[Source data]
┌──
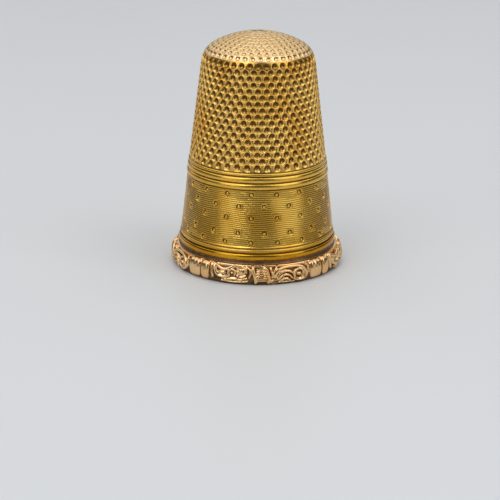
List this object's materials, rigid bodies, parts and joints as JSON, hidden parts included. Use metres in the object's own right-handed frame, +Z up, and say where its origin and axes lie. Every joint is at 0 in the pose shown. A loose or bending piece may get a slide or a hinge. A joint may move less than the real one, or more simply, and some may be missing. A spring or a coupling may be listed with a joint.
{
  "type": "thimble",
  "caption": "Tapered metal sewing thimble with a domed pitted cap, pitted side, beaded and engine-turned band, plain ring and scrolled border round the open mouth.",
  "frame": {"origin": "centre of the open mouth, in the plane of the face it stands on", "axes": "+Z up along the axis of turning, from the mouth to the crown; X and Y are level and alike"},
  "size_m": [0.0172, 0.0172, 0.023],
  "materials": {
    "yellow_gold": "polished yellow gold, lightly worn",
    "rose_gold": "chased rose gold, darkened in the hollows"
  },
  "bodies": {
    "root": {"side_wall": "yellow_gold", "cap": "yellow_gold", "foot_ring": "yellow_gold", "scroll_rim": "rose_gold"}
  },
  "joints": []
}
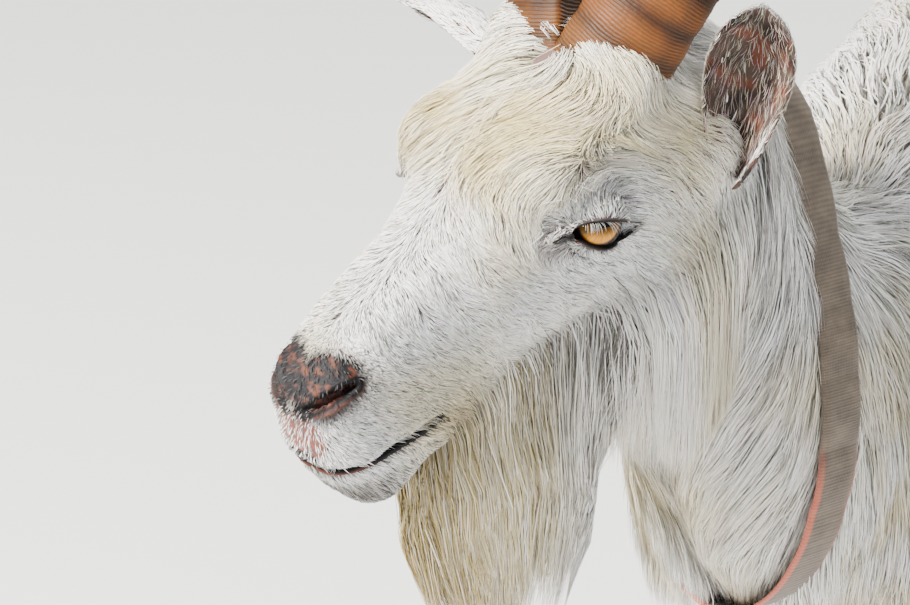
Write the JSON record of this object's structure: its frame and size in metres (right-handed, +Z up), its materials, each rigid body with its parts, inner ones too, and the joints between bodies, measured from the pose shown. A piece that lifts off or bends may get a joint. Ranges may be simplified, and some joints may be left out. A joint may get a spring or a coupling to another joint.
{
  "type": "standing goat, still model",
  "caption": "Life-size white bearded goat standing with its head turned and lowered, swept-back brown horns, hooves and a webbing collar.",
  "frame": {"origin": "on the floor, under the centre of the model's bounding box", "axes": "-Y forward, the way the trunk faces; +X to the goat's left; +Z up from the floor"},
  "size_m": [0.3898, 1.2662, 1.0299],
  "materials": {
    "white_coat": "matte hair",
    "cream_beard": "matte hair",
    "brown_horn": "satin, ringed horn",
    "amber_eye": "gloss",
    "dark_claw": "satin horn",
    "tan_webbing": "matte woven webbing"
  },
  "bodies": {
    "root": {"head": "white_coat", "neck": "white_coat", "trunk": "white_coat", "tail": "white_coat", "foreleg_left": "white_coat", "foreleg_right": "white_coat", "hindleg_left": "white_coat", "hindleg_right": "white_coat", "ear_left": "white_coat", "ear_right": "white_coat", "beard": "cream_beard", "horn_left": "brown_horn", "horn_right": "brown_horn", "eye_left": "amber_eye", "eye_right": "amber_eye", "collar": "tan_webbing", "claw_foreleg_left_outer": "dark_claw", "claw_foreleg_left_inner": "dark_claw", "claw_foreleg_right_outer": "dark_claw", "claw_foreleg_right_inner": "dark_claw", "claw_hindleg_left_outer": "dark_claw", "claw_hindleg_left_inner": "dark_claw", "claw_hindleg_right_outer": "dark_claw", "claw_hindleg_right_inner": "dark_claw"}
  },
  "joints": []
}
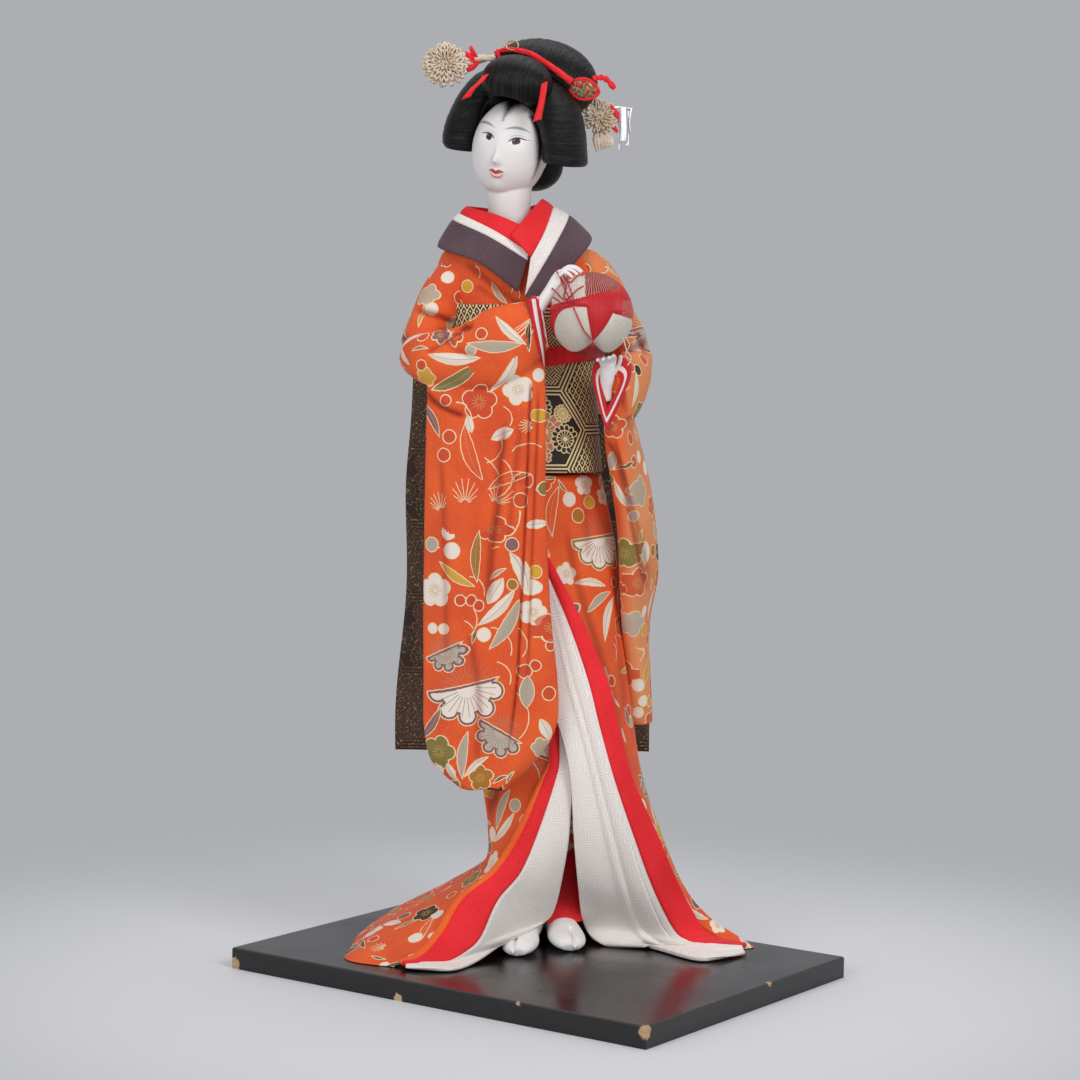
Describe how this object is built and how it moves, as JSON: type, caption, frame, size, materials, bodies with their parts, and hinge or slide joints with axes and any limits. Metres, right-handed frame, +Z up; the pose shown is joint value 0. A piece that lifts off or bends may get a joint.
└──
▶ PROMPT
Repeat the data precisely, line by line.

▶ RESULT
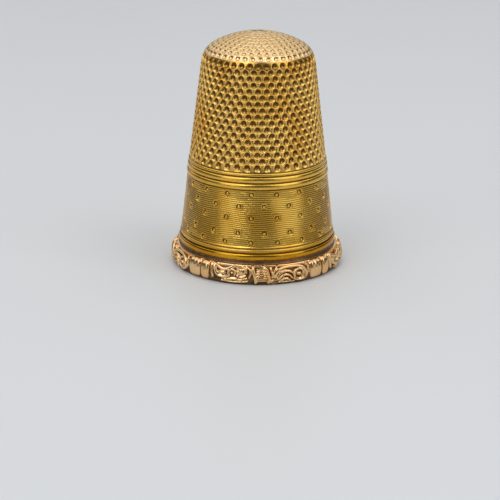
List this object's materials, rigid bodies, parts and joints as JSON, hidden parts included. Use metres in the object's own right-handed frame, +Z up, and say where its origin and axes lie. Every joint is at 0 in the pose shown. A loose or bending piece may get a slide or a hinge. A joint may move less than the real one, or more simply, and some may be missing. A spring or a coupling may be listed with a joint.
{
  "type": "thimble",
  "caption": "Tapered metal sewing thimble with a domed pitted cap, pitted side, beaded and engine-turned band, plain ring and scrolled border round the open mouth.",
  "frame": {"origin": "centre of the open mouth, in the plane of the face it stands on", "axes": "+Z up along the axis of turning, from the mouth to the crown; X and Y are level and alike"},
  "size_m": [0.0172, 0.0172, 0.023],
  "materials": {
    "yellow_gold": "polished yellow gold, lightly worn",
    "rose_gold": "chased rose gold, darkened in the hollows"
  },
  "bodies": {
    "root": {"side_wall": "yellow_gold", "cap": "yellow_gold", "foot_ring": "yellow_gold", "scroll_rim": "rose_gold"}
  },
  "joints": []
}
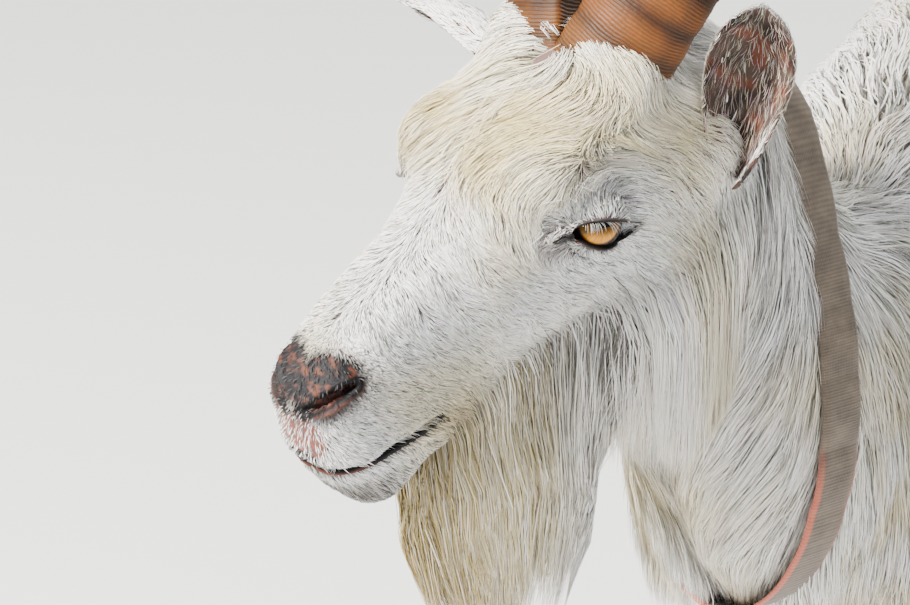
Write the JSON record of this object's structure: its frame and size in metres (right-handed, +Z up), its materials, each rigid body with its parts, inner ones too, and the joints between bodies, measured from the pose shown. A piece that lifts off or bends may get a joint. Ranges may be simplified, and some joints may be left out. A joint may get a spring or a coupling to another joint.
{
  "type": "standing goat, still model",
  "caption": "Life-size white bearded goat standing with its head turned and lowered, swept-back brown horns, hooves and a webbing collar.",
  "frame": {"origin": "on the floor, under the centre of the model's bounding box", "axes": "-Y forward, the way the trunk faces; +X to the goat's left; +Z up from the floor"},
  "size_m": [0.3898, 1.2662, 1.0299],
  "materials": {
    "white_coat": "matte hair",
    "cream_beard": "matte hair",
    "brown_horn": "satin, ringed horn",
    "amber_eye": "gloss",
    "dark_claw": "satin horn",
    "tan_webbing": "matte woven webbing"
  },
  "bodies": {
    "root": {"head": "white_coat", "neck": "white_coat", "trunk": "white_coat", "tail": "white_coat", "foreleg_left": "white_coat", "foreleg_right": "white_coat", "hindleg_left": "white_coat", "hindleg_right": "white_coat", "ear_left": "white_coat", "ear_right": "white_coat", "beard": "cream_beard", "horn_left": "brown_horn", "horn_right": "brown_horn", "eye_left": "amber_eye", "eye_right": "amber_eye", "collar": "tan_webbing", "claw_foreleg_left_outer": "dark_claw", "claw_foreleg_left_inner": "dark_claw", "claw_foreleg_right_outer": "dark_claw", "claw_foreleg_right_inner": "dark_claw", "claw_hindleg_left_outer": "dark_claw", "claw_hindleg_left_inner": "dark_claw", "claw_hindleg_right_outer": "dark_claw", "claw_hindleg_right_inner": "dark_claw"}
  },
  "joints": []
}
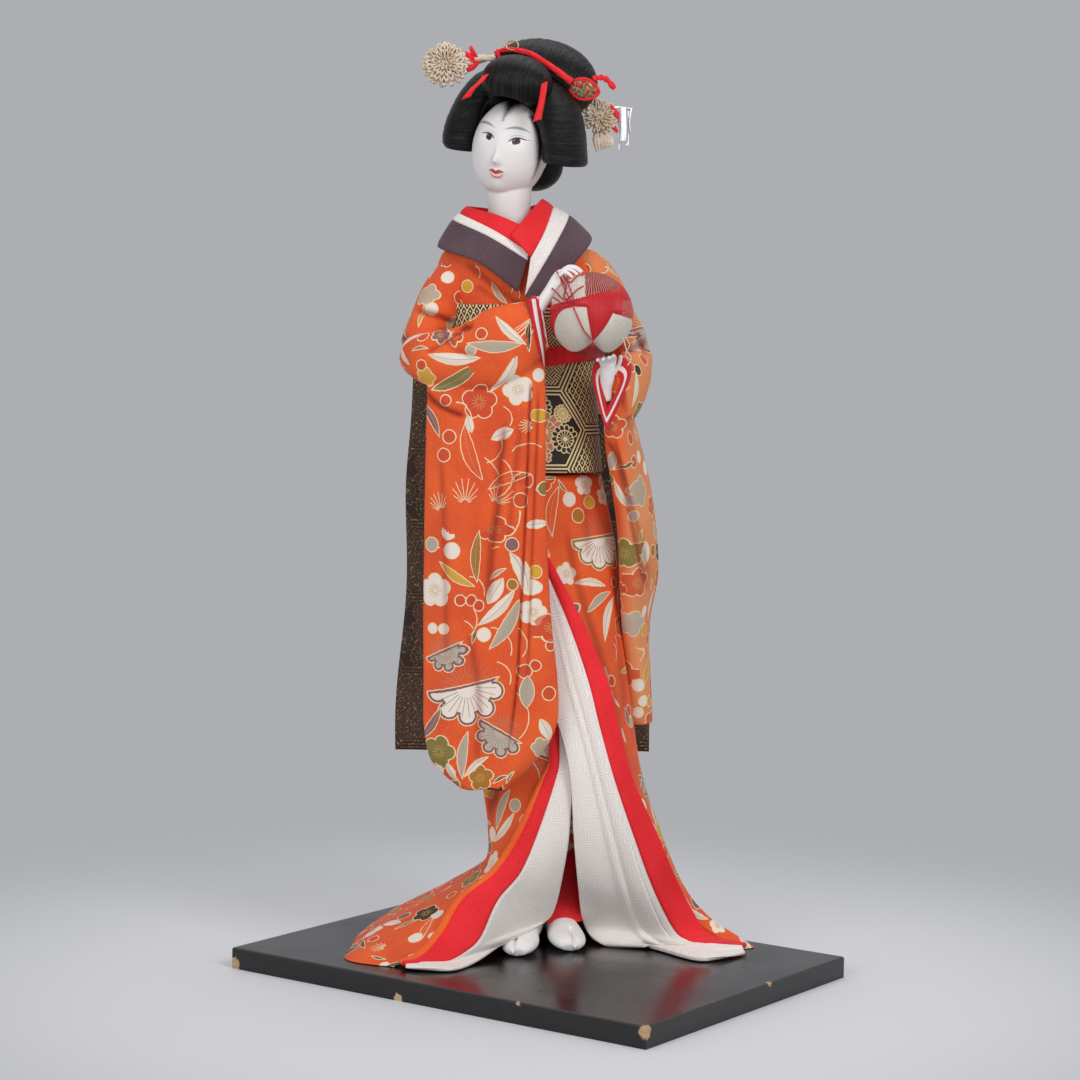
Describe how this object is built and how it moves, as JSON: type, caption, frame, size, materials, bodies with their parts, and hinge or slide joints with axes and any limits. Metres, right-handed frame, +Z up; the pose shown is joint value 0. A piece that lifts off or bends may get a joint.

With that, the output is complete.